Dickey: Decision to go younger paying off for Giants

Giants executive Pat Gallagher and I were talking in the AT&T press box about his 1986 slogan, “You Gotta Love These Kids,” and whether it should be revived.

“We were desperate,” he remembered. “We were coming off a 100-loss season and nobody knew our players. Of course, one season later, everybody knew Will Clark, Matt Williams and Robby Thompson.”

Nobody has yet emerged this season who looks as good as those three, but the Giants are playing better now that they’ve moved more young players into the lineup. Of course, they’re also playing the weaker part of their schedule, but they’ve certainly been more fun to watch than the veteran-loaded lineups of early season.

Only one player, Fred Lewis, has established himself as a solid player, though it’s a stretch to call him part of the youth movement since he’ll be 28 in December.

Emmanuel Burriss, who’s out for the rest of the year with an injury, as is Lewis, has earned the right to be the starting shortstop next season.

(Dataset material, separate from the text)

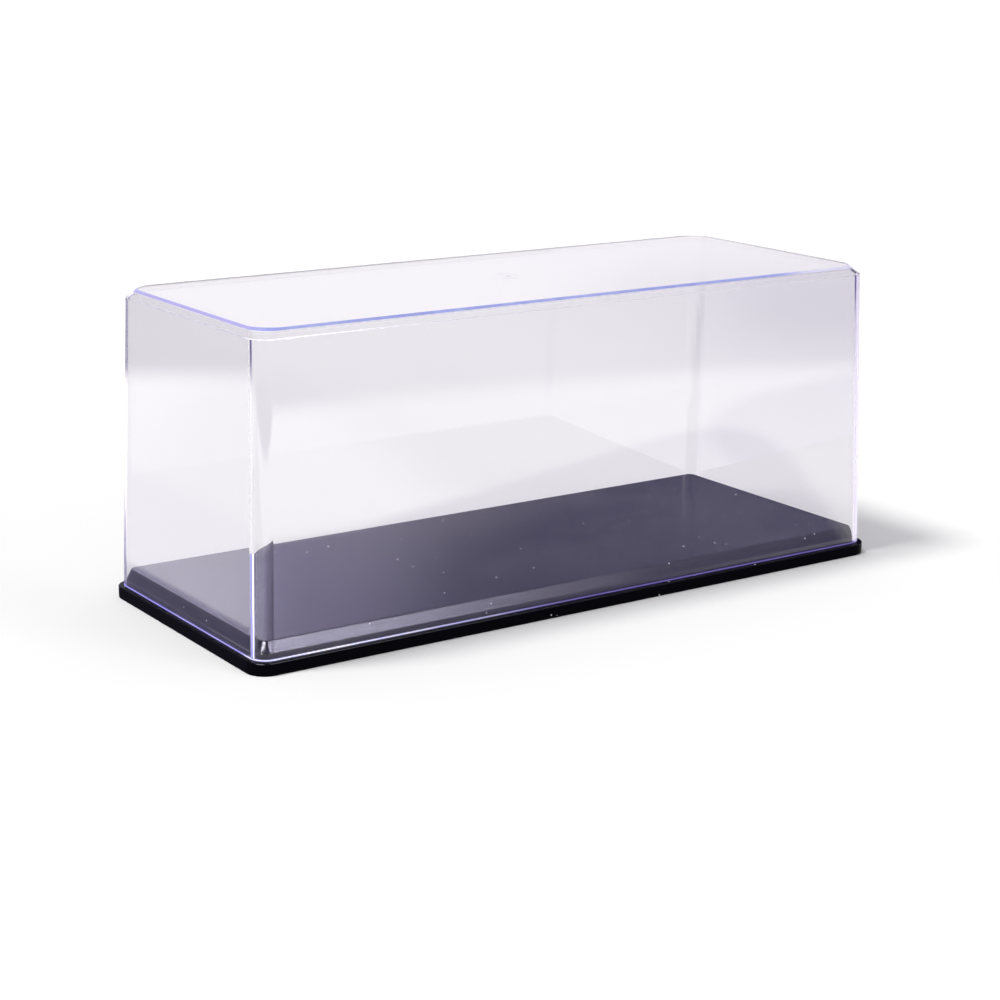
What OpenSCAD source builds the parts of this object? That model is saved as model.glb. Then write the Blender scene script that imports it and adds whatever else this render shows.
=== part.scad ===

A defensive whiz at both short and second and an exceptional baserunner, Burriss hit much better than expected, and he’s only 23.

The most intriguing player is Pablo Sandoval, who had a breakout year in the minors at 22, hitting .359 and .337 with power at his two stops. He’s hit well with the Giants, too, but in Wednesday’s game against the Arizona Diamondbacks, Juan Cruz blew three high fastballs by him, only one of which would have been a strike if Sandoval hadn’t swung. If he can’t learn to lay off that pitch, he’ll see little else. If he can discipline himself, though, he could be a .280 hitter with good power. His best position is catcher, but the Giants have Bengie Molina there for 2009 and Buster Posey is being fast-tracked for 2010, so the most likely position for Sandoval would be third base, where there’s nobody else.

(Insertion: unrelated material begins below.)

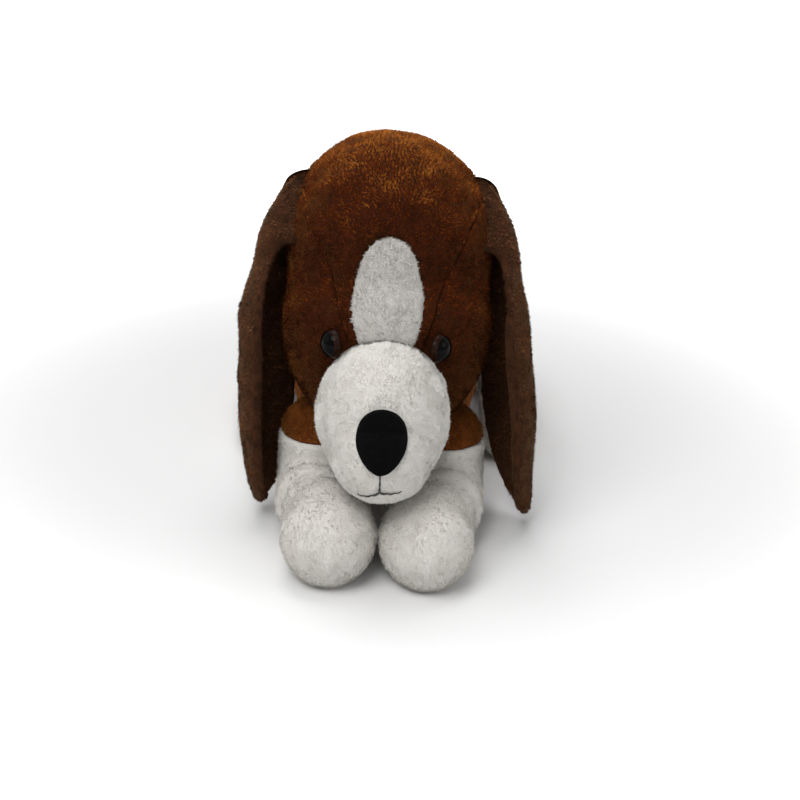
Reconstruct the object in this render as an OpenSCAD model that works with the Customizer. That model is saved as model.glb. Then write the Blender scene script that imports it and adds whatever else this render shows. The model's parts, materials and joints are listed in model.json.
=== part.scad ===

Sandoval can also play first, but the Giants have two possibilities there. Travis Ishikawa, who’s on the roster now, is a slick fielder. I have serious doubts that he’ll hit major-league pitching consistently, but he won’t be 25 until later this month, so he may still be improving. John Bowker, who had a spectacular debut earlier this year, is also 25. He was sent down because he was chasing bad pitches, but I still think he could be a strong major-league hitter.

Eugenio Velez? I don’t think so. Even though Velez won two games this week with his bat, he has too many holes in his swing. His usual specialty has been a ground ball to short. He has great speed but, as the saying goes, you can’t steal first base.
Ivan Ochoa, who was briefly in the shortstop competition, is out of it because he’s not a major-league hitter.

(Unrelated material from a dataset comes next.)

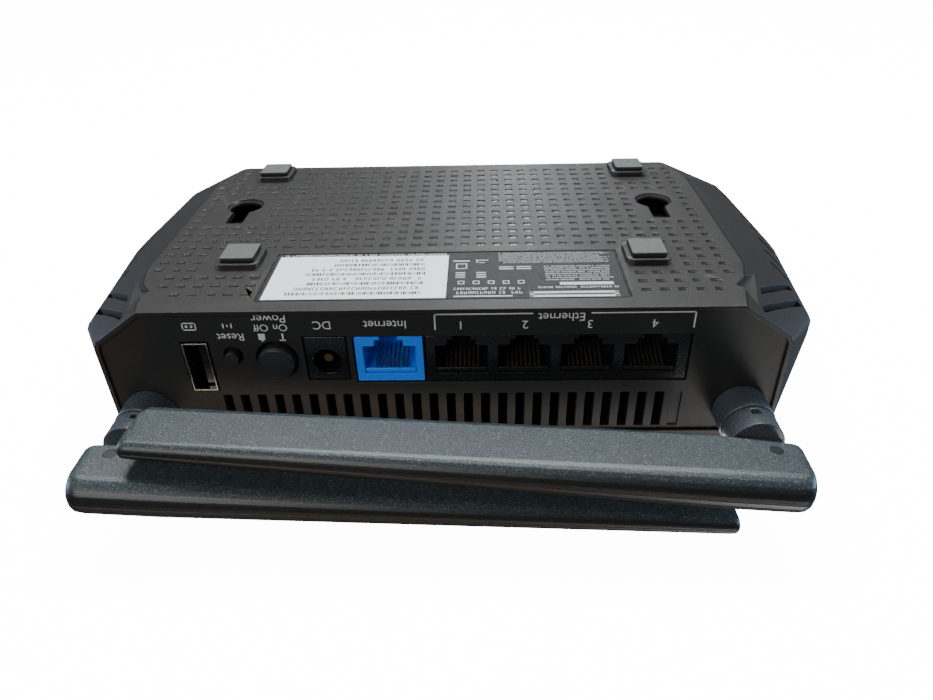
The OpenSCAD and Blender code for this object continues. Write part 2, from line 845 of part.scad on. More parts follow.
bottom_case();
top_case();
rear_panel();
case_screws();
foot(-front_feet_w / 2, -feet_d / 2);  // foot_front_left
foot(front_feet_w / 2, -feet_d / 2);  // foot_front_right
foot(-rear_feet_w / 2, feet_d / 2);  // foot_rear_left
foot(rear_feet_w / 2, feet_d / 2);  // foot_rear_right
rating_label();
serial_sticker();
main_board();
board_screws();
soc_chip();
thermal_pad();
heat_sink();
ram_chip();
flash_chip();
radio_chip();
radio_shield();
lan_transformers();
power_inductor();
capacitors();
status_leds();
light_guide();
antenna_connectors();
lan_jack_housing();
lan_jack_contacts();
wan_jack_housing();
wan_jack_contacts();
dc_jack_housing();
dc_jack_pin();
usb_shell();
usb_tongue();
power_switch();
power_button();
reset_switch();
reset_button();
collar(-1);  // left_collar
swivel(-1);  // left_swivel
swivel_clip(-1);  // left_swivel_clip
fold_pin(-1);  // left_fold_pin
blade_half(-1, -1);  // left_blade_lower
blade_half(-1, 1);  // left_blade_upper
radiator(-1);  // left_radiator
coax(-1);  // left_coax
collar(1);  // right_collar
swivel(1);  // right_swivel
swivel_clip(1);  // right_swivel_clip
fold_pin(1);  // right_fold_pin
blade_half(1, -1);  // right_blade_lower
blade_half(1, 1);  // right_blade_upper
radiator(1);  // right_radiator
coax(1);  // right_coax
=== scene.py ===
import json
import math
import random

import bmesh
import bpy
from mathutils import Matrix, Vector
from mathutils.kdtree import KDTree


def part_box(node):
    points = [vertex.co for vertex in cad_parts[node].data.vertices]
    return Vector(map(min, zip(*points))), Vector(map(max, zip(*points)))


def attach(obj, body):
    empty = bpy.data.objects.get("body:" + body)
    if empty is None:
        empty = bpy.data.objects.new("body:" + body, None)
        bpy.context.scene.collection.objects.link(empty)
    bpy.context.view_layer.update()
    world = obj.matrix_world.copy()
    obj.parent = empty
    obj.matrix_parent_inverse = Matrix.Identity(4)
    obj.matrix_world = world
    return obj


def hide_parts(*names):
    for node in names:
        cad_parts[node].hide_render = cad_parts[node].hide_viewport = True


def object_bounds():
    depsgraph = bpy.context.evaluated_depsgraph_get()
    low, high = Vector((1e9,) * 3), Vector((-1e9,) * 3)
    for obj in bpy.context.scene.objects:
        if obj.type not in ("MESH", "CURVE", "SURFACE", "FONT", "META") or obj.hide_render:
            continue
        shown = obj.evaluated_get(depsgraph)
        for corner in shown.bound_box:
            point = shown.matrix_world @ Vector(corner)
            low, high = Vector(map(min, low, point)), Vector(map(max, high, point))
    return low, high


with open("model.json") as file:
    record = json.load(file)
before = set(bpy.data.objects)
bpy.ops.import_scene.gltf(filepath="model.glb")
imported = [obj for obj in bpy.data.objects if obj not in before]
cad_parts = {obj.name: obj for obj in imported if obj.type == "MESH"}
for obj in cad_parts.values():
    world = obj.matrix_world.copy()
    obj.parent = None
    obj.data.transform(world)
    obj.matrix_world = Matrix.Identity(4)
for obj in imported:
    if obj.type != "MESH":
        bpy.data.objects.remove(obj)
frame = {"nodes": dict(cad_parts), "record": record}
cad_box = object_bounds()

MM = 0.001
scene = bpy.context.scene
nodes = frame["nodes"]
mount = {m["name"]: Vector(m["pos_m"]) for m in frame["record"]["mounts"]}

# ---- camera ----

# the router is looked at from behind and below, 150 mm from its rear panel
RIGHT = Vector((0.9996225, -0.0160826, 0.0222763))
DOWN = Vector((-0.0095826, 0.5557924, 0.8312659))
AHEAD = Vector((-0.0257499, -0.8311656, 0.5554284))
EYE = Vector((0.0100, 0.18463, -0.07456))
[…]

Then, there’s the forgotten man, Nate Schierholtz, who won’t get the opportunity he deserves until Randy Winn’s contract expires after 2009. In just 93 games at Fresno before heading off to the Olympics, Schierholtz hit .320 with 50 extra-base hits, including 18 home runs, and 73 RBIs.

It took the Giants too long to commit to young players, but because they have, their future is much brighter. I don’t see them competing for the postseason next year, but by 2010, they should be.